• **DATA SECTION**
►

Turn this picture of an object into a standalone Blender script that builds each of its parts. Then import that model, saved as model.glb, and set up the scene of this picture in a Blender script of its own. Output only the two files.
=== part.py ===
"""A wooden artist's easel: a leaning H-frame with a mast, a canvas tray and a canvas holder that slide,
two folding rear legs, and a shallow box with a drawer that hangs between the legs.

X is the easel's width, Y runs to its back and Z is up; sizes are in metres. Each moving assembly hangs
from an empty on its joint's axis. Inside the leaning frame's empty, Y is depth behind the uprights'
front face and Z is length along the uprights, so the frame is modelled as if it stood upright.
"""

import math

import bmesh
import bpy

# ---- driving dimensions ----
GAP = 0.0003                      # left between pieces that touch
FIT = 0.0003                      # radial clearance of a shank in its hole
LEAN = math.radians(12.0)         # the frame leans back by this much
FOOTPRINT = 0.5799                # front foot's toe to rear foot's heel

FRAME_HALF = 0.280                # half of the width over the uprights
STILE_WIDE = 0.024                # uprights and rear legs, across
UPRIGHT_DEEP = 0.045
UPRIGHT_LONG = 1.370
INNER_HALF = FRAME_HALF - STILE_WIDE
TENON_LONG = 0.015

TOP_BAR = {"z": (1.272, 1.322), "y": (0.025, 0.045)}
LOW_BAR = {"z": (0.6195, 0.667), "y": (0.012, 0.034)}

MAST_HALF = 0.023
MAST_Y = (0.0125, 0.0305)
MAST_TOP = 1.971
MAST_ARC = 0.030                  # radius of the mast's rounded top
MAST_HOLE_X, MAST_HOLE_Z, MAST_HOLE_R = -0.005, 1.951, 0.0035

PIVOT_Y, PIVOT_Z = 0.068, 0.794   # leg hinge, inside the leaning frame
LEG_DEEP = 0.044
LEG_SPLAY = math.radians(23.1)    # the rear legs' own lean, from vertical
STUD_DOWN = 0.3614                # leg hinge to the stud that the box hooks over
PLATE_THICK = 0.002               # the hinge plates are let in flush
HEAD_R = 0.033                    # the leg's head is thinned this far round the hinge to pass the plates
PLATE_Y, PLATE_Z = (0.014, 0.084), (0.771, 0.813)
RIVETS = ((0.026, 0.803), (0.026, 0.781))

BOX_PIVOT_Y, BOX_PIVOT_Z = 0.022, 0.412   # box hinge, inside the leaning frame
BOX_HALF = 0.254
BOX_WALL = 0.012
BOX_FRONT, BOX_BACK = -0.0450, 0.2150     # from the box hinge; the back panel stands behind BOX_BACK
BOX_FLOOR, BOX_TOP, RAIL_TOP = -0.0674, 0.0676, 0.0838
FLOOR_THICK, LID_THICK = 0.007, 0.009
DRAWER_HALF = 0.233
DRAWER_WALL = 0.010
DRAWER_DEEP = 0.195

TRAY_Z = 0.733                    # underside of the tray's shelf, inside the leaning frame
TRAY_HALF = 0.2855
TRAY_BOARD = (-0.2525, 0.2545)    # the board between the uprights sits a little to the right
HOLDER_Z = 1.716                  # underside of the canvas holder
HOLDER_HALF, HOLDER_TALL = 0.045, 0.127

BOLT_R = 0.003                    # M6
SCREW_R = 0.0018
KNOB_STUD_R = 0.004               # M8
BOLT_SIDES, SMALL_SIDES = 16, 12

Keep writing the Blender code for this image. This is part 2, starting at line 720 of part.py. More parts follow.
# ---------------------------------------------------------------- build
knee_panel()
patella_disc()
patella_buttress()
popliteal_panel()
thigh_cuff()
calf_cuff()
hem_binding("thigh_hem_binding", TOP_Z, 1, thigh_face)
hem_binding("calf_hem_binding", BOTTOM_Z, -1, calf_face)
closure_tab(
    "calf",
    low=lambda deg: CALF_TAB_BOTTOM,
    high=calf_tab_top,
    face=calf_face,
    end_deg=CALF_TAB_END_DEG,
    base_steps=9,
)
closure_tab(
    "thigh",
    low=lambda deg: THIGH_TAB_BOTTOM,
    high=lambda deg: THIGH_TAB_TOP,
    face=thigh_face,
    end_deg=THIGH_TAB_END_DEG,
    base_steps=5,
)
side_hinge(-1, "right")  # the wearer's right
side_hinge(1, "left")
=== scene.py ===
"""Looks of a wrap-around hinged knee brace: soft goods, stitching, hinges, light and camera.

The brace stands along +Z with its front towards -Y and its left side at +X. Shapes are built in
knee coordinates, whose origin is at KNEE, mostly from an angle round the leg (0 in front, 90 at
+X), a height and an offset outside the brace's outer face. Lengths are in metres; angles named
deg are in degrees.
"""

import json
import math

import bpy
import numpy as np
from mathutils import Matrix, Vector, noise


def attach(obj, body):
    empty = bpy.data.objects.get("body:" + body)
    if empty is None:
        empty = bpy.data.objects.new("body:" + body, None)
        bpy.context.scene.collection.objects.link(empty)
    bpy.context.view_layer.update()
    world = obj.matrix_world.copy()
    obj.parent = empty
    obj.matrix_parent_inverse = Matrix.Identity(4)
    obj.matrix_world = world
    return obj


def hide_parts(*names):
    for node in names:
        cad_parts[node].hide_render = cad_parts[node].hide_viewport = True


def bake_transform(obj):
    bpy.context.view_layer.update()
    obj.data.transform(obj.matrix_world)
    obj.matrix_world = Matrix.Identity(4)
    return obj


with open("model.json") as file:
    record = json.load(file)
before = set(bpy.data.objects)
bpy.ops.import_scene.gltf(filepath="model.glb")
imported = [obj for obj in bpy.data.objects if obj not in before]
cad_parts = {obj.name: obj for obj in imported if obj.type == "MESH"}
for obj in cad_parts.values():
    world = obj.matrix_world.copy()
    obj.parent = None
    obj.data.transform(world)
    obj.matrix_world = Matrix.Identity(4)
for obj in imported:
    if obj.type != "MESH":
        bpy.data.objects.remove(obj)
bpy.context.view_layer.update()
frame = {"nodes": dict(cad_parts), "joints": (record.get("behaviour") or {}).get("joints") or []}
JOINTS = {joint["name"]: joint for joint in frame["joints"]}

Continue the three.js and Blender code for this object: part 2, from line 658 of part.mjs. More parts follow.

◄

• **TASK STATEMENT**
Copy exactly, and only, the lines from the one containing "Keep writing the" through the one containing "if empty is".

• **THE RESULT**
Keep writing the Blender code for this image. This is part 2, starting at line 720 of part.py. More parts follow.
# ---------------------------------------------------------------- build
knee_panel()
patella_disc()
patella_buttress()
popliteal_panel()
thigh_cuff()
calf_cuff()
hem_binding("thigh_hem_binding", TOP_Z, 1, thigh_face)
hem_binding("calf_hem_binding", BOTTOM_Z, -1, calf_face)
closure_tab(
    "calf",
    low=lambda deg: CALF_TAB_BOTTOM,
    high=calf_tab_top,
    face=calf_face,
    end_deg=CALF_TAB_END_DEG,
    base_steps=9,
)
closure_tab(
    "thigh",
    low=lambda deg: THIGH_TAB_BOTTOM,
    high=lambda deg: THIGH_TAB_TOP,
    face=thigh_face,
    end_deg=THIGH_TAB_END_DEG,
    base_steps=5,
)
side_hinge(-1, "right")  # the wearer's right
side_hinge(1, "left")
=== scene.py ===
"""Looks of a wrap-around hinged knee brace: soft goods, stitching, hinges, light and camera.

The brace stands along +Z with its front towards -Y and its left side at +X. Shapes are built in
knee coordinates, whose origin is at KNEE, mostly from an angle round the leg (0 in front, 90 at
+X), a height and an offset outside the brace's outer face. Lengths are in metres; angles named
deg are in degrees.
"""

import json
import math

import bpy
import numpy as np
from mathutils import Matrix, Vector, noise


def attach(obj, body):
    empty = bpy.data.objects.get("body:" + body)
    if empty is None:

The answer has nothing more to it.